Follow up to: Something simple to try in conversations

In this essay, I want to describe a simple, but important, abstraction for how to think about what’s happening in a conversation, and how to make use of that abstraction for helping a conversation go more smoothly. This idea applies at multiple time-scales: in this post, I’ll describe the simpler case of second-to-second interactions. In some future post, I’ll explain the broader (and more complicated) minute-to-minute case.

Let’s consider some two-person epistemic conversation, say two people attempting to converge on some topic they disagree about.

There are two roles (moves/ strategies) that one can play in a two-person epistemic conversation. 

Both participants will almost certainly do both over the course of the conversation, and each may switch very rapidly between explaining and listening, but for any discrete time-slice of the conversation, each person will be holding an intention either to convey, or to come to understand.

It’s useful to track conversations in terms of which participant is implementing which role, second to second. Thinking about conversations this way, and being conscious of what intention you are implementing, as a participant, is useful because it enables conversational coordination.

At any given time, no more than one person should be explaining, and at least one person should be trying to understand what is being said. Specifically, this means that it should never be the case that both participants are in the explaining mode at the same time.

At any given moment, one person should be explaining, and the other person should be listening and trying to understand.

This may seem like an obvious point, but conversations frequently fail to meet this standard. A common failure mode: both parties are excited about the point they have to make, and have a visceral compulsion to make that point clear to the other person. And so both people are explaining at each other. When both people are in the explaining role at the same time, communication usually fails.

(The way Double Crux has been traditionally described aggravates this issue. The concept of a Double Crux can leave one with the impression that one is supposed to try and do both roles at once, both making their point and attempting to understand the point of their partner in one swoop. I, at least, don’t hold that Double Crux conversations should be conducted this way. [Instead, I think they should usually look something like this [LW · GW].])

From the inside, this situation often feels like seeing that your partner is just missing this one point, and if you just convey it to them, they’ll realize that you’re right. It feels so easy to tell them that reason why they’re wrong. Or seems that what they’re saying is so absurd that there’s almost a compulsion to point out exactly how absurd it is.

When I notice this happening in a conversation I’m participating in, I step back to the listening role and try and understand the point that my interlocutor is making. Only after I’ve paraphrased and they feel like I’ve understood them, do I return to making my point. (If it’s still relevant. Often, once I’ve understood what they were trying to tell me, my objection is obviated.)

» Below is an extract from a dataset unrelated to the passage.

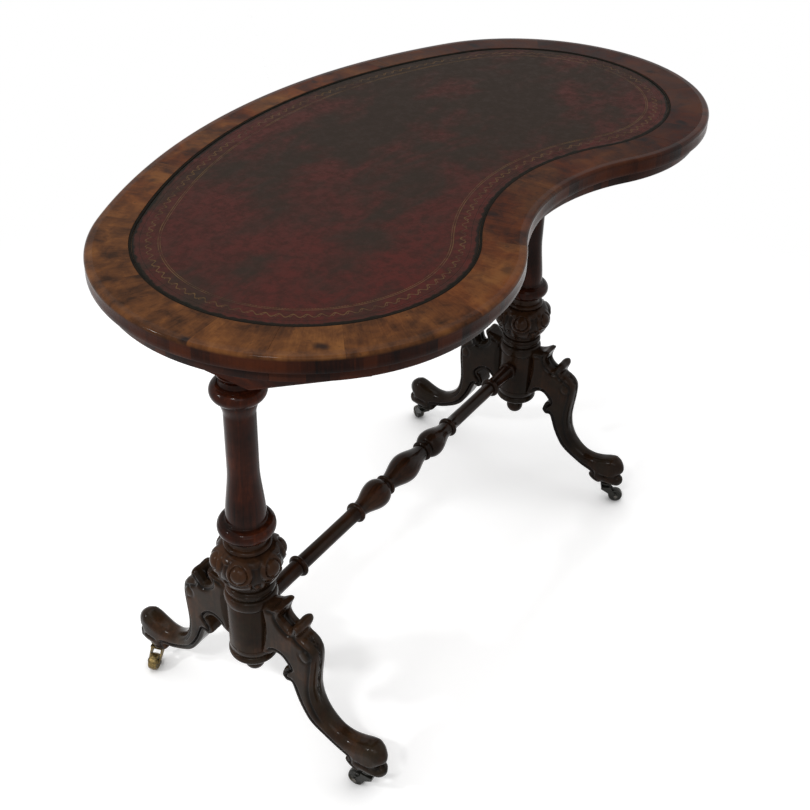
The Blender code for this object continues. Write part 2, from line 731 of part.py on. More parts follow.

TAP: notice that I’m pushing to make a point over my interlocutor -> mentally step back, and paraphrase what they're saying

This is super simple, but it is also an important foundation for making conversations go well.


Comments sorted by top scores.

comment by Yoav Ravid · 2020-07-28T10:00:42.843Z · score: 10 (3 votes) · LW(p) · GW(p)

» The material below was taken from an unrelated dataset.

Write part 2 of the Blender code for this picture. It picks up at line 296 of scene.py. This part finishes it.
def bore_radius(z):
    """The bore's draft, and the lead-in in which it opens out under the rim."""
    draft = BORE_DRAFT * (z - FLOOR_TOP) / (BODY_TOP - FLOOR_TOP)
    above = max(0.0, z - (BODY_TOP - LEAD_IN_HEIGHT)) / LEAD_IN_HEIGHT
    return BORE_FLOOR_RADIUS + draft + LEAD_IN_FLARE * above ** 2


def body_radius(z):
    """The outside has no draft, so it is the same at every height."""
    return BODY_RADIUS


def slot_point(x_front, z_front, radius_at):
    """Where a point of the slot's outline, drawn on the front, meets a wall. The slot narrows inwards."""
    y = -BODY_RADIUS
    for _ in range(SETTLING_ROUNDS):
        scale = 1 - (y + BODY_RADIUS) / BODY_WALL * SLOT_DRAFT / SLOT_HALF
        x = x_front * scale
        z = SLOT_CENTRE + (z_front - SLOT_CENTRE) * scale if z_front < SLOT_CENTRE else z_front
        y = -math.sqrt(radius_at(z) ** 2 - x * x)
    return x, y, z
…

This reminds me of an improv game, where in each moment one player needs to be standing, one sitting, and one laying down, whenever someone switches a position the others need to rearrange to restore the order.

The analogy here is that whenever a partner switches position you should switch position so that both positions are always occupied.

comment by romeostevensit · 2020-07-28T00:07:44.925Z · score: 7 (4 votes) · LW(p) · GW(p)

I've noticed that ADHD exacerbates the failure mode because one or both people are concerned about losing the trace on the idea they have.

comment by elityre · 2020-07-28T01:08:09.564Z · score: 2 (1 votes) · LW(p) · GW(p)

Not a perfect solution, but a skilled facilitator can pick up some of the slack here:

But yeah, learning to put your point aside for a moment, without loosing the thread of it, is an important subskill.

comment by romeostevensit · 2020-07-28T16:34:28.903Z · score: 2 (1 votes) · LW(p) · GW(p)

Yes, and I think having a facilitator manage branch control is basically the only good solution for now until we get an AI assistant that can add structure to speech transcription.

comment by Pongo · 2020-07-28T00:47:01.329Z · score: 1 (1 votes) · LW(p) · GW(p)

Yeah this can make it very hard not to be in “formulating“ mode as opposed to “listening” mode when not speaking

comment by romeostevensit · 2020-07-28T16:35:13.687Z · score: 2 (1 votes) · LW(p) · GW(p)

having a note taking program open helps a lot in my experience.

comment by Dagon · 2020-07-28T19:14:25.073Z · score: 2 (1 votes) · LW(p) · GW(p)

For moment-to-moment roles, it's probably worth a few additional states - these take time (often more than listening or explaining) and serve important purposes.

  • Processing. A participant is integrating information into their models, or considering how to explain something better that failed in the last iteration. During this time, they can neither listen nor explain well.
  • Switching. Either for error recovery (both tried to explain) or as a natural flow between explain/listen/process, this is non-instantaneous.
  • Socially reinforcing. This is a lot like explaining or listening, but the intended information is very different, and the transition to other states will be different.